_Given instruction_. Give the data again exactly, from its opening line through the line in which "cloud = net.stretched(place, CLOUD_STRETCH)" appears.

#### Dataset extract ####

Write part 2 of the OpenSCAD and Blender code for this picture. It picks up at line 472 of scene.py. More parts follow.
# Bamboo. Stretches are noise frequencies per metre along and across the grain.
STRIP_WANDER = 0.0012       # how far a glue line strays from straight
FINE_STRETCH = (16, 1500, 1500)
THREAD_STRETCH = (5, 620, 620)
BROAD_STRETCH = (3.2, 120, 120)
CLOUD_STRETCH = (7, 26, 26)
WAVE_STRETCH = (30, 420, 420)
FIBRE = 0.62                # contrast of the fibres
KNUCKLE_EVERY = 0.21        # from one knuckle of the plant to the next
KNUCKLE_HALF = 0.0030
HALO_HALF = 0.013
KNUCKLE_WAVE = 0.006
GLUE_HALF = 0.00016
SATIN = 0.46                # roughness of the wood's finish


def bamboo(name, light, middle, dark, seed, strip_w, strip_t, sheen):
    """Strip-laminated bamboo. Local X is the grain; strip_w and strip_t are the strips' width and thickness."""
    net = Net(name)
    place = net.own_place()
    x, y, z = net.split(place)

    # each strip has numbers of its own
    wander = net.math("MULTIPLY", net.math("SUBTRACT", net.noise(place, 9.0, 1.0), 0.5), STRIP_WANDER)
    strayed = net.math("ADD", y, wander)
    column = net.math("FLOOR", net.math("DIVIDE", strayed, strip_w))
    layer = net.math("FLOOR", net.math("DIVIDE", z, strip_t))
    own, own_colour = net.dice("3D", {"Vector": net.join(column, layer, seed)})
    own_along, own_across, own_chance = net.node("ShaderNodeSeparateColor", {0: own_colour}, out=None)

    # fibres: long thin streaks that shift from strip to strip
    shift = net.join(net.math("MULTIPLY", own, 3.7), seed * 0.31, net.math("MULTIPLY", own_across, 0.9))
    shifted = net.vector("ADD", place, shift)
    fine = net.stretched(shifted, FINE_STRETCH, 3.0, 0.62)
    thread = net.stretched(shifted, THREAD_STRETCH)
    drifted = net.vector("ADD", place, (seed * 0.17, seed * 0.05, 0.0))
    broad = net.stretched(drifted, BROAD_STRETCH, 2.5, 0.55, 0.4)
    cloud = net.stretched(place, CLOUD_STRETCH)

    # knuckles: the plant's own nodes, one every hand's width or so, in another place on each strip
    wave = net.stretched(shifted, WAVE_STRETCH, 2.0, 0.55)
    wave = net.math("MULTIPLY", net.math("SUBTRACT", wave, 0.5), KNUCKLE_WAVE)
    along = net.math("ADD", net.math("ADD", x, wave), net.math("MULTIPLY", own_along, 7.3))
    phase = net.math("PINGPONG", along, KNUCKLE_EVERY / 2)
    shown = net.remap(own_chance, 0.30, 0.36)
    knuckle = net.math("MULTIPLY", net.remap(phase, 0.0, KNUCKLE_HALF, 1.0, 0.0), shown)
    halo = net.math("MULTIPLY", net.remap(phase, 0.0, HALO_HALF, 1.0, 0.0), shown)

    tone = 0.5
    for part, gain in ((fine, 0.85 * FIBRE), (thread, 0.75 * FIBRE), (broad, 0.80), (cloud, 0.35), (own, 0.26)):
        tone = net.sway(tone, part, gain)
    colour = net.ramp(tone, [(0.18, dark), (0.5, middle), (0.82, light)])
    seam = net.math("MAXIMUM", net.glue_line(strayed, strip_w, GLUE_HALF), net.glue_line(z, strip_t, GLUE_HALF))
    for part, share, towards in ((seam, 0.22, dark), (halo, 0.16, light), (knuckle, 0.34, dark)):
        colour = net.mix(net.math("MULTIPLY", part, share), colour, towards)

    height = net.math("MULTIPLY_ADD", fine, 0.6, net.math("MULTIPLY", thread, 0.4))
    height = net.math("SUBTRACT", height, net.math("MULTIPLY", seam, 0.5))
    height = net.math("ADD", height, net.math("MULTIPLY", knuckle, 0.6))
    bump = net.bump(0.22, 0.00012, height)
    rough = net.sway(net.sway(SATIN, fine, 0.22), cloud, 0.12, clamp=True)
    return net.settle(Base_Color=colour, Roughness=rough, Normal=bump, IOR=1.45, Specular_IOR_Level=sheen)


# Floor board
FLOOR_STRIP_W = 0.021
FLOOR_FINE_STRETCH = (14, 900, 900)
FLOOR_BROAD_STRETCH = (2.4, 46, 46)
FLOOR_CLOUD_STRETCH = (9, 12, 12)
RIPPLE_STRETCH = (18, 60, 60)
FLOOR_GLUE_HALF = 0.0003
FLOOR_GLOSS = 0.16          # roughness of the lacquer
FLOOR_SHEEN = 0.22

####

_Complete response_.
Write part 2 of the OpenSCAD and Blender code for this picture. It picks up at line 472 of scene.py. More parts follow.
# Bamboo. Stretches are noise frequencies per metre along and across the grain.
STRIP_WANDER = 0.0012       # how far a glue line strays from straight
FINE_STRETCH = (16, 1500, 1500)
THREAD_STRETCH = (5, 620, 620)
BROAD_STRETCH = (3.2, 120, 120)
CLOUD_STRETCH = (7, 26, 26)
WAVE_STRETCH = (30, 420, 420)
FIBRE = 0.62                # contrast of the fibres
KNUCKLE_EVERY = 0.21        # from one knuckle of the plant to the next
KNUCKLE_HALF = 0.0030
HALO_HALF = 0.013
KNUCKLE_WAVE = 0.006
GLUE_HALF = 0.00016
SATIN = 0.46                # roughness of the wood's finish


def bamboo(name, light, middle, dark, seed, strip_w, strip_t, sheen):
    """Strip-laminated bamboo. Local X is the grain; strip_w and strip_t are the strips' width and thickness."""
    net = Net(name)
    place = net.own_place()
    x, y, z = net.split(place)

    # each strip has numbers of its own
    wander = net.math("MULTIPLY", net.math("SUBTRACT", net.noise(place, 9.0, 1.0), 0.5), STRIP_WANDER)
    strayed = net.math("ADD", y, wander)
    column = net.math("FLOOR", net.math("DIVIDE", strayed, strip_w))
    layer = net.math("FLOOR", net.math("DIVIDE", z, strip_t))
    own, own_colour = net.dice("3D", {"Vector": net.join(column, layer, seed)})
    own_along, own_across, own_chance = net.node("ShaderNodeSeparateColor", {0: own_colour}, out=None)

    # fibres: long thin streaks that shift from strip to strip
    shift = net.join(net.math("MULTIPLY", own, 3.7), seed * 0.31, net.math("MULTIPLY", own_across, 0.9))
    shifted = net.vector("ADD", place, shift)
    fine = net.stretched(shifted, FINE_STRETCH, 3.0, 0.62)
    thread = net.stretched(shifted, THREAD_STRETCH)
    drifted = net.vector("ADD", place, (seed * 0.17, seed * 0.05, 0.0))
    broad = net.stretched(drifted, BROAD_STRETCH, 2.5, 0.55, 0.4)
    cloud = net.stretched(place, CLOUD_STRETCH)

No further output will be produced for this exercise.